About The Joy of Funerals: From the very first page, readers are drawn into the strange, often humorous world where nine women grapple with sex, power, love, and death. Meet a widow who lusts…a daughter who aches…a lover who obsesses…a shopaholic who hungers… a daredevil who desires…a single woman who longs…an outsider who hopes…an artist who craves…and a funeral-junkie who needs. These are the women who inhabit the eerily honest, often heartbreaking world Alix Strauss has created in The Joy of Funerals.
Throughout this powerful and provocative collection, these characters explore the basic need for human connection while seeking to understand themselves better. It is the ‘where do I belong’ and the ‘how do I fit in’ that these sad, bright and amazingly strong women seek to answer.
In “Recovering Larry,” a woman mourns for her dead husband by having sex with grieving men. In “Shrinking Away,” a woman pays a daring shiva call on her psychiatrist’s widow. “Swimming Without Annette” explores a woman’s obsession with her wife’s killer, while “Still Life” peers into the life of a pregnant artist who wishes to paint herself out of a bad marriage and into a prettier world. In “Post-Dated,” a single woman wonders if her recently defunct date was perhaps the perfect man.
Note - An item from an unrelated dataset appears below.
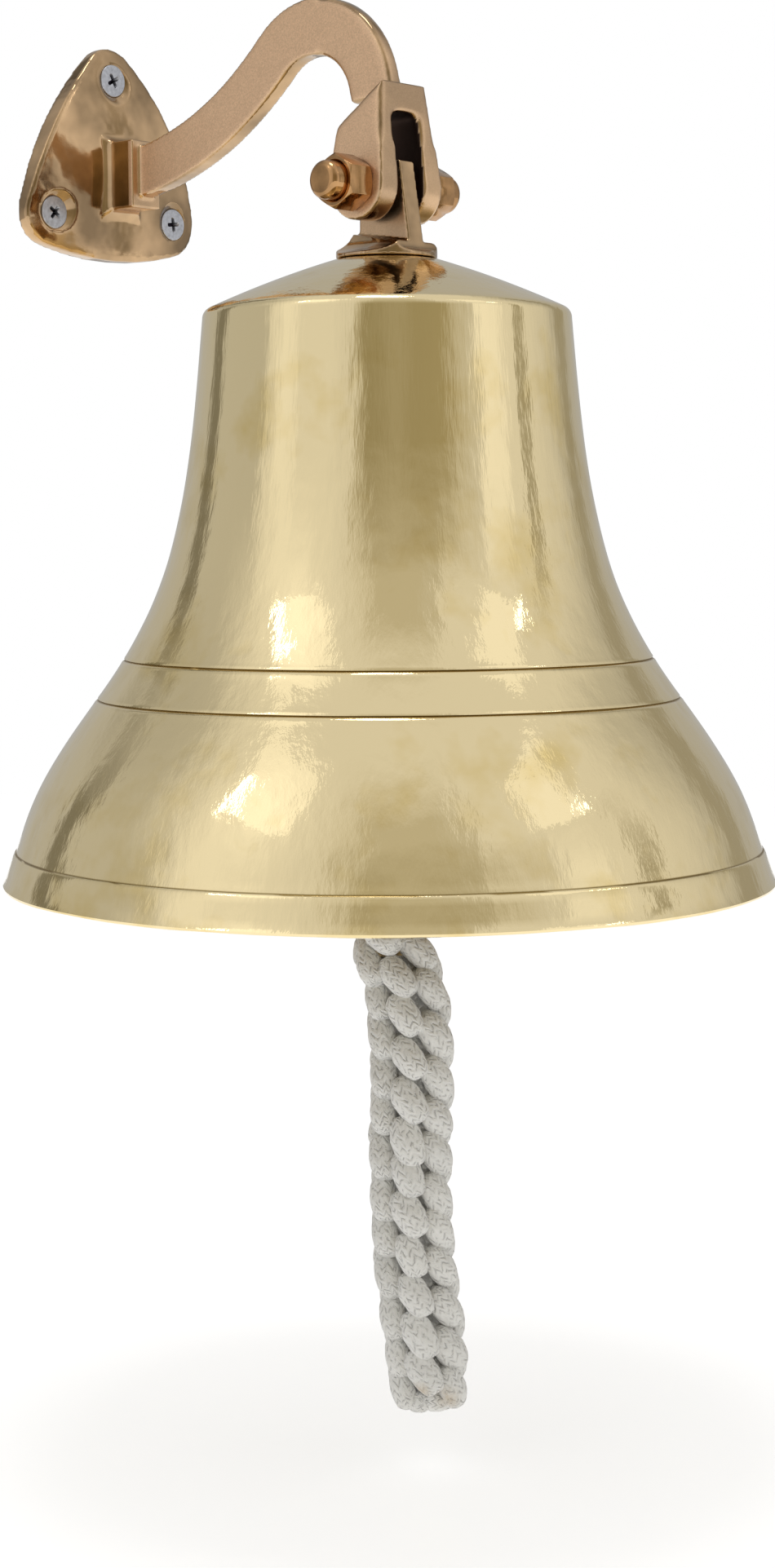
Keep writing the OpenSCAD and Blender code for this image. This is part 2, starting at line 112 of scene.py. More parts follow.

Read independently, these vivid and raw stories stand on their own. When read as a collection, they are anchored together by the novella, “The Joy of Funerals,” which follows the life of Nina, a lonely, single thirty-something woman who attends the funerals of the deceased characters in the previous stories.
Begun as an essay in the Lives column of The New York Times magazine, The Joy of Funerals is written with raw wit, mordant humor and a uniquely penetrating voice as Strauss turns the spotlight on the unattractive subjects of loss, grief and loneliness.